With a multitude of data sources mapping each one correctly to an intermediate format is not trivial. Regular expressions are good with a finite set of known data formats. Multipass can help when data is ambiguous without context (month,day fields and have several days of data), and also help defeat data entry errors. But it seems as this data is connected to salaries there needs a good reliable transfer.
An import configuring trick
Get the customer to make a set of training data in the application. It should have a "predefined unique date" and each subsequent data field have a number corresponding to the target data field in your application. On importing your application needs to recognise the predefined date, determine the unique translation required and effect the displaying/saving of this "mapping key", and stop the import. eg If you expect "Duration hours" in field two then get the user to enter 2 in the relevant field which might be "Attendance hours".
On subsequent runs, and with the mapping definition key, import becomes a fairly easy process of translation.
Note on terms
"predefined date" - must be historical, say founding date of your company?, might need to be in PC clock settable range.
"mapping key" - could be string of hex digits and nybble based so tractable to workout
The entered code can be extended to signify required conversions ie customer's application has durations in days and your application expects it in hours.
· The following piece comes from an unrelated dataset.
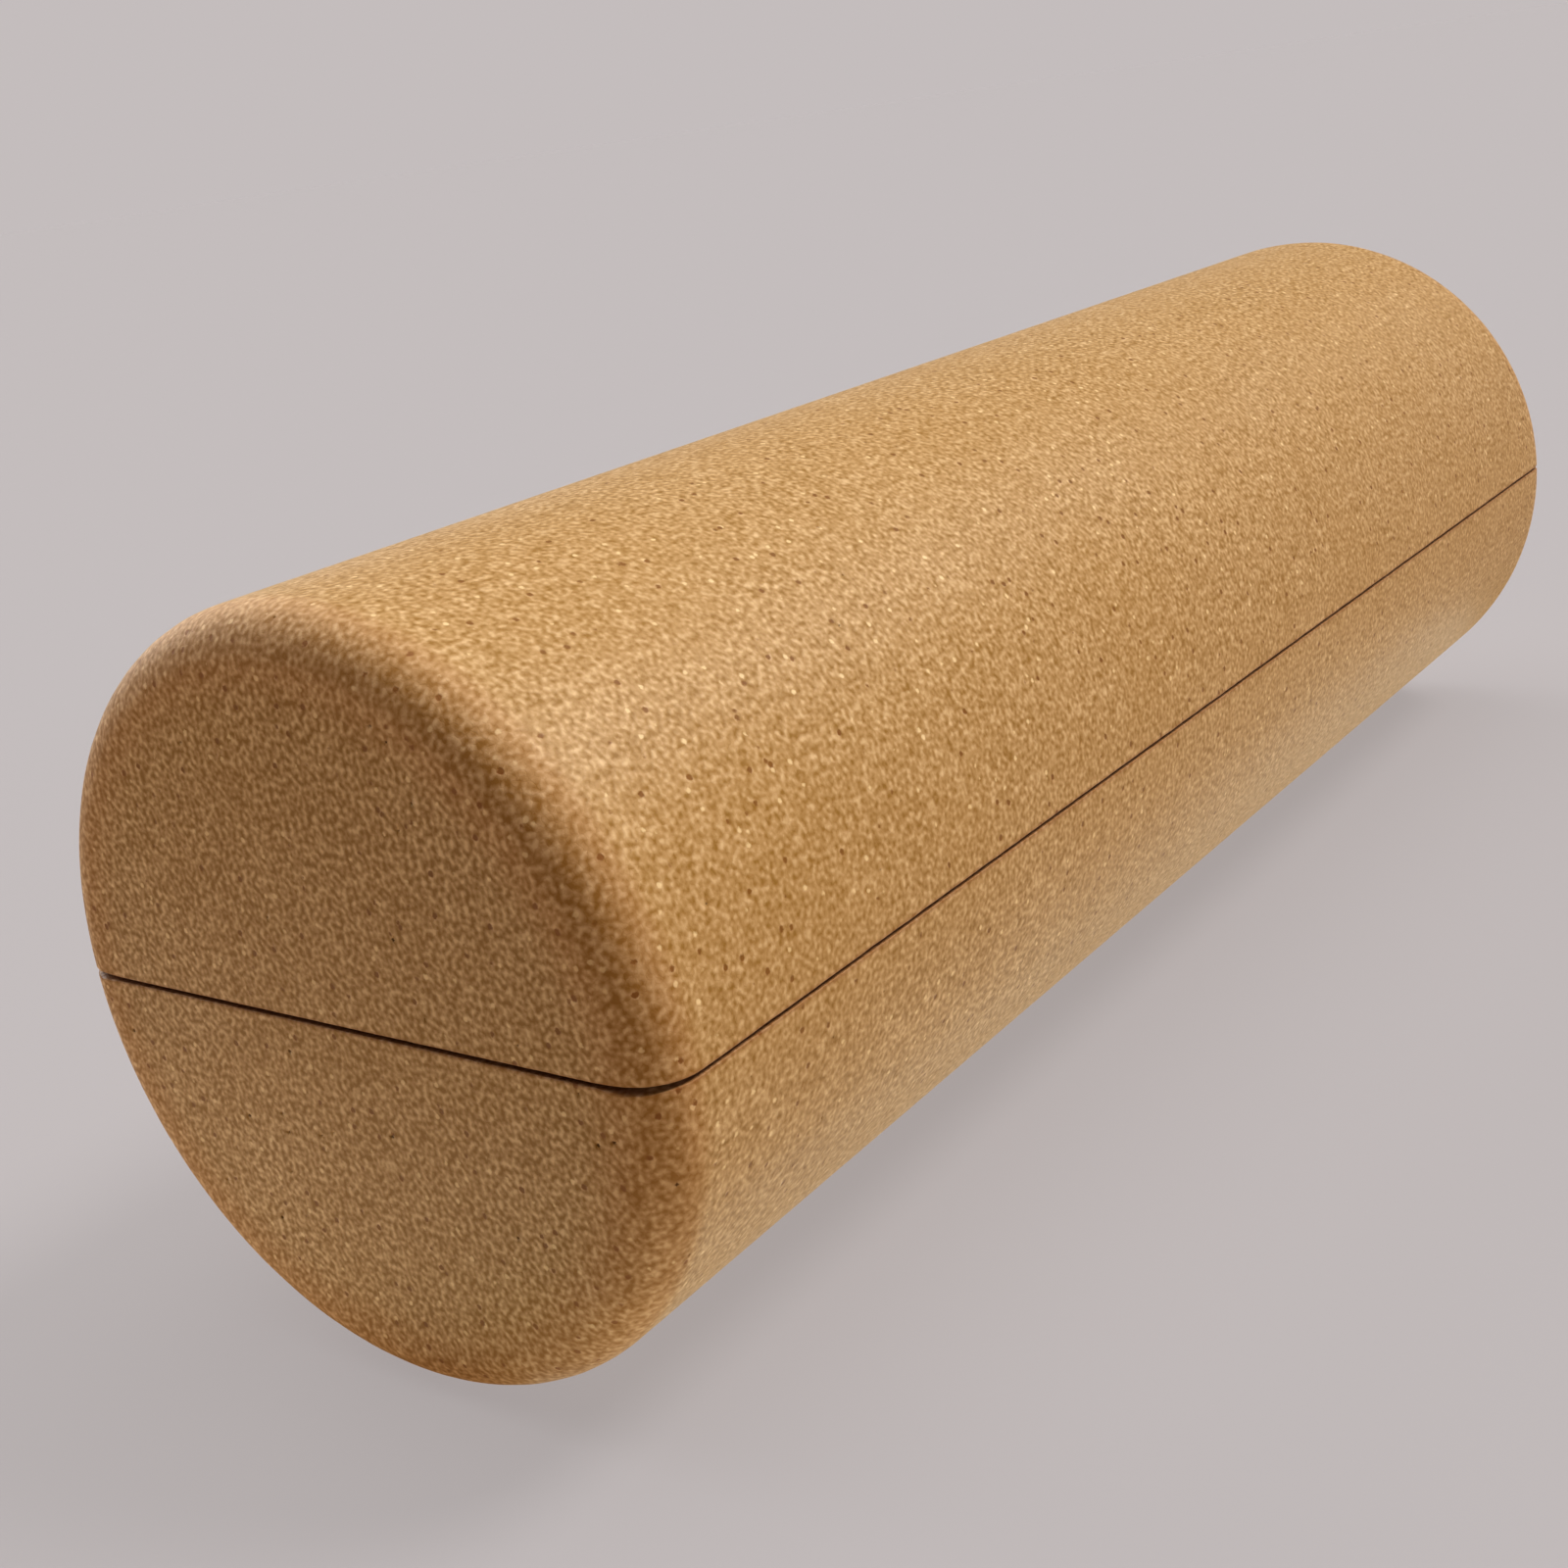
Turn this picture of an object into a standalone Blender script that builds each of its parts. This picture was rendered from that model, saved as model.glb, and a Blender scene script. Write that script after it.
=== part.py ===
"""Cork balance board: a turned cork roller, sawn lengthwise into two half-round boards.

The boards lie sawn face to sawn face and make up the full roller again. Lifted
apart, each one is a board to balance on, flat side up or flat side down.

Metres, +Z up. X runs along the roller. The origin is under the middle of the
roller, on the floor.
"""

import math

import bmesh
import bpy
from mathutils import Matrix, Vector

# Driving dimensions
ROLLER_LENGTH = 0.450
ROLLER_DIAMETER = 0.150
RIM_ROUND = 0.010  # radius between each end face and the round side
SAWN_EDGE_EASE = 0.0006  # width that sanding takes off the edges of a sawn face
SEAT_GAP = 0.0003  # between the two sawn faces, where one board rests on the other

# How finely the round stretches are divided
STRIPS_PER_BOARD = 47  # an odd number puts one level strip at the very bottom
RIM_STEPS = 6
EASE_STEPS = 2

# Angles and tolerances that tell one kind of edge from another
SHARP_ANGLE = math.radians(60)
END_FACE_SLOPE = 0.99  # an end face's normal lies along X at least this closely
SAW_TOLERANCE = 1e-6  # a corner this near the saw's plane counts as on it

# Bare cork, sanded and not lacquered
CORK_COLOUR = (0.45, 0.26, 0.12, 1.0)
CORK_ROUGHNESS = 0.75
CORK_METALLIC = 0.0

BOARD_THICKNESS = ROLLER_DIAMETER / 2


def remove_all_objects():
    for obj in list(bpy.data.objects):
        bpy.data.objects.remove(obj, do_unlink=True)


def cork_material(name):
    material = bpy.data.materials.new(name)
    material.use_nodes = True
    shader = material.node_tree.nodes["Principled BSDF"]
    shader.inputs["Base Color"].default_value = CORK_COLOUR
    shader.inputs["Roughness"].default_value = CORK_ROUGHNESS
    shader.inputs["Metallic"].default_value = CORK_METALLIC
    return material


def turn_roller(solid):
    """A full roller along X, its middle at the origin. Its flat strips touch the true round."""
    strips = 2 * STRIPS_PER_BOARD
    corner_radius = ROLLER_DIAMETER / 2 / math.cos(math.pi / strips)
    bmesh.ops.create_cone(
        solid,
        cap_ends=True,
        segments=strips,
        radius1=corner_radius,
        radius2=corner_radius,
        depth=ROLLER_LENGTH,
        matrix=Matrix.Rotation(math.pi / 2, 4, "Y"),
    )


def is_end_face(face):
    return abs(face.normal.x) > END_FACE_SLOPE


def round_rims(solid):
    """Rounds the edge between each end face and the round side."""
    bmesh.ops.recalc_face_normals(solid, faces=solid.faces)
    rims = [edge for edge in solid.edges if any(is_end_face(face) for face in edge.link_faces)]
    bmesh.ops.bevel(
        solid,
        geom=rims,
        affect="EDGES",
        offset=RIM_ROUND,
        offset_type="OFFSET",
        segments=RIM_STEPS,
        profile=0.5,
        clamp_overlap=True,
    )


def saw_lengthwise(solid):
    """Keeps the half below the roller's axis, and closes the cut with the sawn face."""
    sawn = bmesh.ops.bisect_plane(
        solid,
        geom=[*solid.verts, *solid.edges, *solid.faces],
        dist=SAW_TOLERANCE,
        plane_co=Vector((0, 0, 0)),
        plane_no=Vector((0, 0, 1)),
        clear_outer=True,
    )
    outline = [piece for piece in sawn["geom_cut"] if isinstance(piece, bmesh.types.BMEdge)]
    bmesh.ops.contextual_create(solid, geom=outline)


def board_mesh(name):
    """A half-round board, its sawn face up and centred on the origin."""
    solid = bmesh.new()
    turn_roller(solid)
    round_rims(solid)
    saw_lengthwise(solid)
    bmesh.ops.recalc_face_normals(solid, faces=solid.faces)
    mesh = bpy.data.meshes.new(name)
    solid.to_mesh(mesh)
    solid.free()
    mesh.shade_smooth()
    return mesh


def ease_sawn_edges(board):
    """Sands the sharp edges all round the sawn face, and keeps the flat faces flat in the light."""
    ease = board.modifiers.new("sawn_edge_ease", "BEVEL")
    ease.limit_method = "ANGLE"
    ease.angle_limit = SHARP_ANGLE
    ease.width = SAWN_EDGE_EASE
    ease.segments = EASE_STEPS
    board.modifiers.new("flat_faces_stay_flat", "WEIGHTED_NORMAL")


def add_board(name, collection, sawn_face_height, turn):
    """One board. Its origin is the middle of its sawn face, where it is lifted off."""
    mesh = board_mesh(name)
    mesh.materials.append(cork_material(name + "_cork"))
    board = bpy.data.objects.new(name, mesh)
    board.location.z = sawn_face_height
    board.rotation_euler.x = turn
    collection.objects.link(board)
    ease_sawn_edges(board)


def main():
    remove_all_objects()
    collection = bpy.data.collections.new("cork_balance_board")
    bpy.context.scene.collection.children.link(collection)
    seat = BOARD_THICKNESS
    add_board("lower_half", collection, sawn_face_height=seat, turn=0.0)
    add_board("upper_half", collection, sawn_face_height=seat + SEAT_GAP, turn=math.pi)


main()
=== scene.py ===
"""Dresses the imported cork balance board: two half-round boards sawn from one turned roller.

Each board gets a fine skin with rounded rims, sanded edges along the saw cut and small pits
where granules have fallen out, in granulated cork. A pale floor, soft light and the camera
make up the stage.
"""

import math
import random
from itertools import pairwise

import bmesh
import bpy
from bpy.props import FloatProperty, FloatVectorProperty, IntProperty, PointerProperty
from mathutils import Matrix, Vector, noise
from mathutils.geometry import delaunay_2d_cdt


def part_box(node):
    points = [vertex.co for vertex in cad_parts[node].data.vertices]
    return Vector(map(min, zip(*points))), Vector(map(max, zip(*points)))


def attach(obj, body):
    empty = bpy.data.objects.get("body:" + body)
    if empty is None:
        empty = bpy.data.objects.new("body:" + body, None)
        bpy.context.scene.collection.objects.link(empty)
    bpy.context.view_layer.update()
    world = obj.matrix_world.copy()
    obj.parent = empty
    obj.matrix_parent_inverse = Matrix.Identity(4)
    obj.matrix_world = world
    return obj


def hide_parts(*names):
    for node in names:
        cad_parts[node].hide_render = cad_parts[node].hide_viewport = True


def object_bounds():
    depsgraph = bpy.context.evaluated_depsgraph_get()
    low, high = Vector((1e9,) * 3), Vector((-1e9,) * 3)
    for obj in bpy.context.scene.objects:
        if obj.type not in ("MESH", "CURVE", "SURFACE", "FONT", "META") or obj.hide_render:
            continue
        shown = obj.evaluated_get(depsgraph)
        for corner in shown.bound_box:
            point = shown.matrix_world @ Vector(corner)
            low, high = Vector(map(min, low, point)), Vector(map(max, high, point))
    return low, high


bl_info = {
    "name": "Cork balance board",
    "version": (1, 0, 0),
    "blender": (4, 5, 0),
    "location": "3D View > Sidebar > Cork board",
    "description": "Makes two sawn cork boards and the stage that they lie on",
    "category": "Object",
}

MILLIMETRE = 0.001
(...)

Interfacing with windows programs (in order if increasing fragility)
Ye Olde saving as CSV file
Print to operating system printer that is setup as a text file/pdf, then scavenge the data out of that
Extract data via the application interface control, typically ActiveX for several windows programs ie like Matlab's Spreadsheet Link
Read native file format xls format ie like Matlab's xlsread
Add an additional intermediate spreadsheet sheet that has extended cell references ie ='[filename]rawdata'!$A$3
Have a look at Teiid by JBoss: http://jboss.org/teiid
Also consider using SOA - e.g., if you're on Java, try JBoss SOA platform: http://www.jboss.com/resources/soa/?intcmp=1004
Use a simple XML format. A non-technical person can easily understand a simple XML format (and could even identify basic problems with XML documents that are not well-formed).
Maybe use a DTD (or even better an XML schema) to do very basic validation, and then supplement this with an XSL stylesheet to do more validation with better error reporting. (An XSL stylesheet simply converts from XML to something else and so can be generate readable error messages.)
The advantage of this approach is that web browsers such as Internet Explorer can apply the XSL stylesheets. A customer need only spend at most a day enhancing their applications or writing excel macros to generate the XML data in the format that you specify.
Recent versions of Excel have support for converting spreadsheet data to XML, and can even validate against schemas.
Once the data passes the XSL validation checks, you have validated XML data.
If you have heaps of data and heaps of money, you could look at existing data management and cleansing tools:
But even then, you'll likely need to follow kyoryu's suggestion assuming you have 500+ data formats. The problem isn't your side. You need them to standardize their output formats if you have no control over their apps. CSV is likely the easiest. You could even send them a excel template to help them along.